The government's language makes it quite clear that these people won't be coming back on the Nikkei visa exemption program, not that they can't come back at all. If the manufacturing sector sees business pick up and decides it wants to rehire a bunch of these experienced workers, companies will always have the option of sponsoring work visas for the South American nationals so they can get back into the swing of things.

Jun Okumura said...

Hi, Durf. Just read your blog as well. I’d missed the constitutional angle. From what I can gather, it appears that the authorities can ban sansei without amending the law but not nisei.. One point: My guess is that the immigrants who take the money and go back home are not likely to have the skills or job description to come back on a different working visa.
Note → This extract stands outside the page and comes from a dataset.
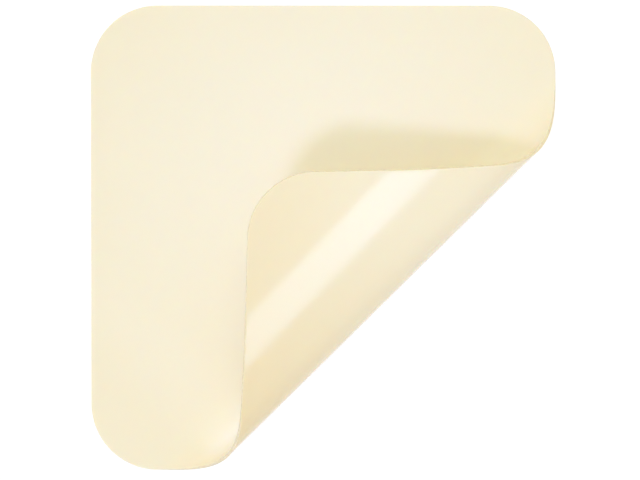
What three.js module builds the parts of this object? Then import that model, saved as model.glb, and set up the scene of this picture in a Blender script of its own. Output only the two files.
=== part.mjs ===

matt at anarchyjapan said...

I took some time to dig a little deeper into this topic and posted my full opinion on my blog. Here is a link:

Jun Okumura said...


Thanks. I'll be sure to look into it later.

matt at anarchyjapan said...

I just wanted to post a "thank you" for reading the article and commenting thoughtfully!

Thank you!

Jun Okumura said...

You’re welcome, Matt.

Matt has gone to the sources on this issue to make a good case for his views and a good primer on the issue itself. He always does his homework.

You know, that would be totally appropriate for his epitaph?